How many times have we heard the variation of “my child would never do something like that”, even in the face of overwhelming evidence demonstrating the child/teen in question did do “something like that”? In the case of Trayvon Martin, the Latin Times has several quotes from Trayvon’s parents repeatedly referring to the deceased 17 year-old as a “kid” who was “afraid”. And 18 year-old Michael Brown has been described numerous times as a “gentle giant”, and Brown’s mother has recently said that she believes Brown was running for his life.
When a parent is told their child was acting up in daycare, or their child is described as a bully, some parents respond with utter disbelief. And one thing that has been an ongoing source of frustration is how deceived parents tend to be about their children, almost to the point of believing that their children are incapable of anything but doing good.
Trayvon Martin’s parents, along with much of the public, want to believe that Trayvon was gunned down by a racist, trigger-happy white man for merely walking down the sidewalk. Quoting Sybrina Fulton:
My son was profiled, followed and murdered by George Zimmerman, and there was nothing accidental about that.
And again,
Instead of placing the blame on the teenager, we need to place the blame on the responsible adult. There were two people involved. We had an adult who was chasing a kid, and we had a kid who I feel was afraid.
And with Michael Brown, in a recent interview with “CBS This Morning”, Lesley McSpadden said this with regard to the allegation that Brown attacked Wilson and charged at him after being ordered to get on the ground:
I know my son far too well to know he wouldn’t ever do anything like that. He wouldn’t do anything to provoke anyone to do anything to him, and he wouldn’t do anything to anybody.
Michael Brown, Sr., the decedent’s father, said this:
For one, my son, he respected law enforcement. Two, who in their right mind would rush or charge at a police officer that has his gun drawn? It sounds crazy.

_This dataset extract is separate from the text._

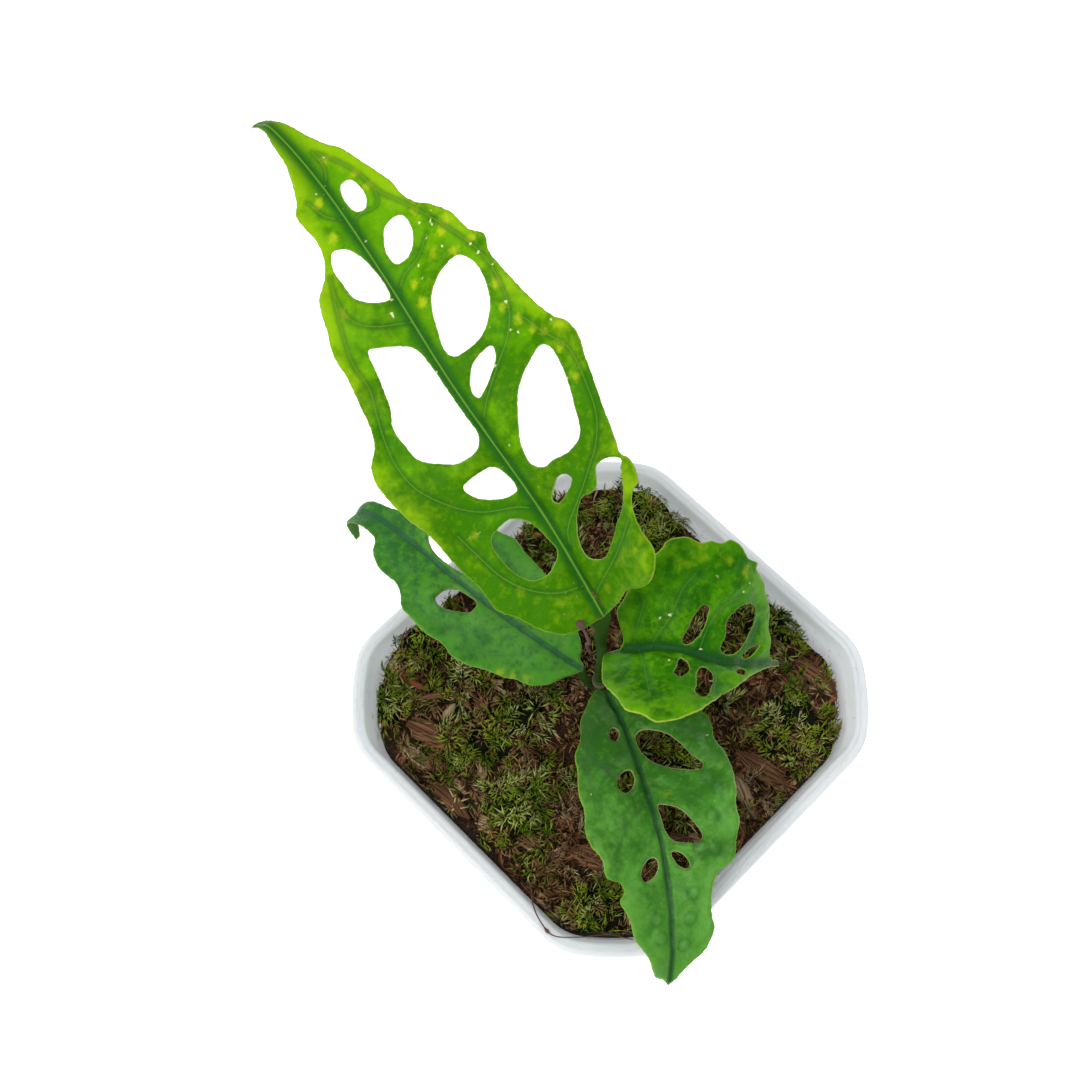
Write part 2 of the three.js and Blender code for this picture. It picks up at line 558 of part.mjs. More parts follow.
// Delaunay triangles over flat points, by adding one point after another. The points are nudged by a hair
// first, because four on one circle or three in one line would leave the split undecided.
function triangulate(points) {
  const count = points.length;
  const far = [[-900, -1000], [1100, -1000], [100, 1200]];
  const all = [...points, ...far].map(([a, b], place) => [
    a + 0.003 * Math.sin(12.9 * place),
    b + 0.003 * Math.sin(78.2 * place),
  ]);
  let triangles = [circled(all, [count, count + 1, count + 2])];
  for (let place = 0; place < count; place += 1) {
    const [along, out] = all[place];
    const open = new Map();
    const kept = triangles.filter(({ corners: [a, b, c], x, y, reach }) => {
      if ((along - x) ** 2 + (out - y) ** 2 > reach) return true;
      [[a, b], [b, c], [c, a]].forEach(([from, to]) => {
        if (!open.delete(`${to} ${from}`)) open.set(`${from} ${to}`, [from, to]);
      });
      return false;
    });
    open.forEach(([from, to]) => kept.push(circled(all, [from, to, place])));
    triangles = kept;
  }
  return triangles.map(({ corners }) => corners).filter((corners) => Math.max(...corners) < count);
}

// The blade laid flat: its outline and holes, a lattice between them and a line of points on the rib.
function flatBlade({ leftMargin, rightMargin, holes }) {
  const left = evenly(leftMargin, marginStep, false);
  const right = evenly([...rightMargin].reverse(), marginStep, false);
  const margin = [...left, ...right];
  const openings = holes.map((hole) => evenly(hole, marginStep, true));
  const points = [...margin, ...openings.flat()];
  const length = leftMargin[leftMargin.length - 1][0];
  const lattice = [];
  for (let along = 3; along < length - 2; along += latticeStep * 0.7) lattice.push([along, 0]);
  for (let row = -5; row <= 5; row += 1) {
    for (let along = (row % 2) * 0.5 * latticeStep; along < length; along += latticeStep) {
      if (row !== 0) lattice.push([along, row * latticeStep * 0.87]);
    }
  }
  const loops = [...points];
  lattice.forEach(([along, out]) => {
    const least = out === 0 ? 0.8 : 0.55 * latticeStep;
    const clear = loops.every(([a, b]) => Math.hypot(a - along, b - out) > least);
    const solid = isInside([along, out], margin) && !openings.some((hole) => isInside([along, out], hole));
    if (clear && solid) points.push([along, out]);
  });
  const triangles = triangulate(points).filter((corners) => {
    const middle = [0, 1].map((axis) => corners.reduce((sum, corner) => sum + points[corner][axis], 0) / 3);
    return isInside(middle, margin) && !openings.some((hole) => isInside(middle, hole));
  });
  return { points, triangles };
}

// The blade as a thin solid, split alike on both faces, with the rib standing out below.
function makeBlade(leaf) {
  const surface = bladeSurface(leaf);
  const { points, triangles } = flatBlade(leaf);
  const length = leaf.leftMargin[leaf.leftMargin.length - 1][0];
  const upper = [];
  const lower = [];
  points.forEach(([along, out]) => {
    const normal = normalAt(surface, along, out);
    const rib = out === 0 ? ribDepth * (1 - along / length) : 0;
    upper.push(...surface(along, out).addScaledVector(normal, bladeThickness / 2).toArray());
    lower.push(...surface(along, out).addScaledVector(normal, -bladeThickness / 2 - rib).toArray());
  });
  const index = [];
  const edges = new Map();
  triangles.forEach(([a, b, c]) => {
    index.push(a, b, c, a + points.length, c + points.length, b + points.length);
    [[a, b], [b, c], [c, a]].forEach(([from, to]) => {
      if (!edges.delete(`${to} ${from}`)) edges.set(`${from} ${to}`, [from, to]);
    });
  });
  edges.forEach(([from, to]) => {
    index.push(from, from + points.length, to + points.length, from, to + points.length, to);
  });
  return solidOf(triangleMesh([...upper, ...lower], index));
}

// Stem: short, with a swelling at each node. It is made a gap wider where it cuts into a petiole.
function makeStem(extra) {
  const swellings = [[0.3, 2.1], [0.5, 1.9], [0.7, 1.9], [0.9, 1.8]];
  const sizes = swellings.flatMap(([at, radius]) => (
    [[at - 0.07, stemRadius], [at, radius], [at + 0.07, stemRadius]]
  ));
  const grown = [[0, 2], ...sizes, [1, 1.3]].map(([at, radius]) => [at, radius + extra]);
  const tip = [stemTip[0], stemTip[1], stemTip[2] + extra];
  return taperedTube([stemFoot, tip], grown, [1, 0, 0], 10, 18);
}

function makeLeaf(leaf) {
  const { path, sizes } = leaf.petiole;
  const petiole = solidOf(taperedTube(path, sizes, [1, -0.4, 0], 8, 3 * path.length));
  return makeBlade(leaf).add(petiole).subtract(solidOf(makeStem(gap)));
}

// Dried sheath: a thin withered thread with a dark knob, which leans out from the petiole of the large leaf and
// hooks up in front of the foot of its blade.
function makeDriedSheath() {
  const path = [[-4.5, 3.2, 118], [-6.8, 2.4, 130], [-8.6, 0.2, 138.5], [-10, -1, 144.5], [-10.3, -0.2, 148.6],
    [-10.2, 1.5, 150.9]];
  const thread = taperedTube(path, [[0, 0.5], [0.8, 0.45], [1, 0.5]], [1, 0, 0], 6, 16);
  const knob = new THREE.SphereGeometry(0.95, 8, 6);
  knob.translate(-10.2, 1.5, 150.9);
  return solidOf(thread).add(solidOf(knob));
}

function isTaken(x, y, clear) {
  const underMoss = mossCushions.some(({ at, reach }) => (
    Math.hypot((x - at[0]) / (reach[0] * 1.15 + clear), (y - at[1]) / (reach[1] * 1.15 + clear)) < 1
  ));
  const underHusk = looseHusk.some(({ path, reach }) => (
    curveThrough(path.map(([a, b]) => [a, b, 0])).getPoints(8).some((point) => (
      Math.hypot(x - point.x, y - point.y) < reach + clear
    ))
  ));
  return underMoss || underHusk || Math.hypot(x - stemFoot[0], y - stemFoot[1]) < stemHoleRadius + clear;
}

addMesh('pot', makePot(), potWhite);
addMesh('growing_mix', geometryOf(makeMix(isTaken)), mixBrown);
mossCushions.forEach((cushion, place) => {
  addMesh(cushion.name, geometryOf(seated(makeMoss(cushion, 31 + place))), mossGreen);
});
looseHusk.forEach((piece) => addMesh(piece.name, geometryOf(seated(makeLoose(piece))), piece.look));
addMesh('stem', makeStem(0), stemGreen);
leaves.forEach((leaf) => addMesh(leaf.name, geometryOf(makeLeaf(leaf)), leaf.look));
addMesh('dried_sheath', geometryOf(makeDriedSheath()), driedBrown);

export default plant;
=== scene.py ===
# The look of a young potted monstera obliqua: four holed leaves in a square white nursery pot of growing mix,
# moss and coco husk. It stands on its base with its middle at the origin, +Z up. Sizes are written in
# millimetres, and each mesh is made in metres.

import functools
import math

import bmesh
import bpy
import numpy as np
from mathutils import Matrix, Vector
from mathutils.geometry import delaunay_2d_cdt


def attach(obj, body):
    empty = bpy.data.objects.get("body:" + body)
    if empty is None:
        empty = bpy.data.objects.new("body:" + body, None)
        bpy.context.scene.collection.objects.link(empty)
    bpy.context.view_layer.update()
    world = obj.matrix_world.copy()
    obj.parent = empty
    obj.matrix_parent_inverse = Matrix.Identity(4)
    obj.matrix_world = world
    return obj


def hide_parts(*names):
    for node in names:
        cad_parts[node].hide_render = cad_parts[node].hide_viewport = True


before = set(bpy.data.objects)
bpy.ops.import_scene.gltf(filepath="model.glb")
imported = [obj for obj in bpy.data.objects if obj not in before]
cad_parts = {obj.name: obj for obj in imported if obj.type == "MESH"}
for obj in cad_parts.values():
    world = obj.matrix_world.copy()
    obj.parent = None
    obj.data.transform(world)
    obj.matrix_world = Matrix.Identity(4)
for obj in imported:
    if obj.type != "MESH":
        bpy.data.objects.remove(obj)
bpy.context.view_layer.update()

# Camera: a 60 mm lens on a 36 mm wide frame, about half a metre from the plant. It stands over the pot's
# corner at -X and -Y, and looks steeply down.

lens = bpy.data.cameras.new("camera")
lens.lens = 60
lens.sensor_width = 36
lens.clip_start = 0.01
camera = bpy.data.objects.new("camera", lens)
camera.location = (-0.0993556, -0.0764877, 0.48303)
camera.rotation_euler = (math.radians(22.27), 0, math.radians(-45))
bpy.context.collection.objects.link(camera)
bpy.context.scene.camera = camera

# Pot: a square nursery pot, moulded in off-white polypropylene with a satin face. Its thin wall tapers to the
# foot, a rolled lip with a fine groove stands out round the top, and four drain holes go through the floor.

mm = 0.001
pot_top, pot_base, pot_height = 100, 68, 85
corner_reach, shoulder_radius = 0.596, 0.14
wall, lip_height, lip_reach, lip_bead, groove_start = 1.3, 4, 1.8, 0.8, 1.3
drain_radius, drain_spread, drain_sides = 4, 17, 48
shoulder_steps, corner_steps, side_steps, bead_steps, wall_steps = 14, 12, 16, 7, 14


def arc(x, y, radius, start, end, steps):
    angles = np.linspace(start, end, steps)
    return np.column_stack([x + radius * np.cos(angles), y + radius * np.sin(angles)])


def way_along(run):
    """The length of a run of points up to each of them."""
    return np.concatenate([[0], np.cumsum(np.linalg.norm(np.diff(run, axis=0), axis=1))])


def read_off(places, along, rows):
    """Rows of numbers at places between the given ones."""
    return np.column_stack([np.interp(places, along, axis) for axis in rows.T])


def evenly(points, step=None, closed=False, count=None):
    """Points at even steps along a run of points, or a given number of them."""
    run = np.vstack([points, points[:1]]) if closed else np.asarray(points, float)
    along = way_along(run)
    count = count or max(6, round(along[-1] / step))
    places = np.linspace(0, along[-1], count + 1)
    return read_off(places[:-1] if closed else places, along, run)


def pot_outline(side, inset):
    """The pot from above: wide arcs about the middle at the corners, each between two tight shoulders."""
    reach = side * corner_reach - inset
    shoulder = side * shoulder_radius - inset
    across = side / 2 - inset - shoulder
    along = math.sqrt((reach - shoulder) ** 2 - across**2)
    bend = math.atan2(along, across)
    right = math.pi / 2
    quarter = np.vstack([
        arc(across, along, shoulder, 0, bend, shoulder_steps),
        arc(0, 0, reach, bend, right - bend, corner_steps)[1:-1],
        arc(along, across, shoulder, right - bend, right, shoulder_steps),
        np.linspace([along, across + shoulder], [-along, across + shoulder], side_steps)[1:-1],
    ])
    turns = [(1, 0), (0, 1), (-1, 0), (0, -1)]
    return np.vstack([quarter @ np.array([[c, s], [-s, c]]) for c, s in turns])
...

The site Truth About Deception has this to say about children and lying:
For better or worse, parents teach their children how to lie and then get upset when their children use deception for their own purposes.
In fact, children are quick to learn that lying can be useful when trying to avoid punishment, create a better image, influence other’s behavior, or form their own identity.
Children, with higher IQs, who are more socially outgoing, or who are raised in a controlling family environment are more likely to use deception.
Unfortunately, deceptive behavior tends to increase over time, especially during the teenage years, when children are trying to assert their independence. And to make matters more complicated, teenagers tend to put rewards ahead of risks, causing them to act more carelessly (and often more deceptively) than parents would like.
The first paragraph is quite telling: parents teach their children how to lie, and then get upset when their children lie. Along with this, parents tend to form in their minds a misrepresentation of their children, often a very rosy picture of their children. We hear parents say, again “My child would never do something like that” or, when the evidence is so overwhelming as to be undeniable, “I couldn’t imagine him doing something like that”. The expressions of disbelief in the face of evidence is certainly a natural reaction — we just don’t want to believe those we love are capable of abhorrent acts.
But what you want to believe about a person and their nature does not override the evidence demonstrating a chain of events.
Evidence demonstrates that Trayvon Martin initiated contact with George Zimmerman that led to his death. Evidence demonstrates that Michael Brown initiated the chain of events that led to his death, responding to an officer’s request to move to the sidewalk (he was walking in the middle of the street) by attacking the officer in such a way that the officer feared for his life, then charging at the officer after being ordered to surrender.
That, again, is the evidence. No statement by anyone as to who they believed Brown or Martin to be will override that. Instead all they can do is recognize that they were deceived by their deceased loved ones and move on.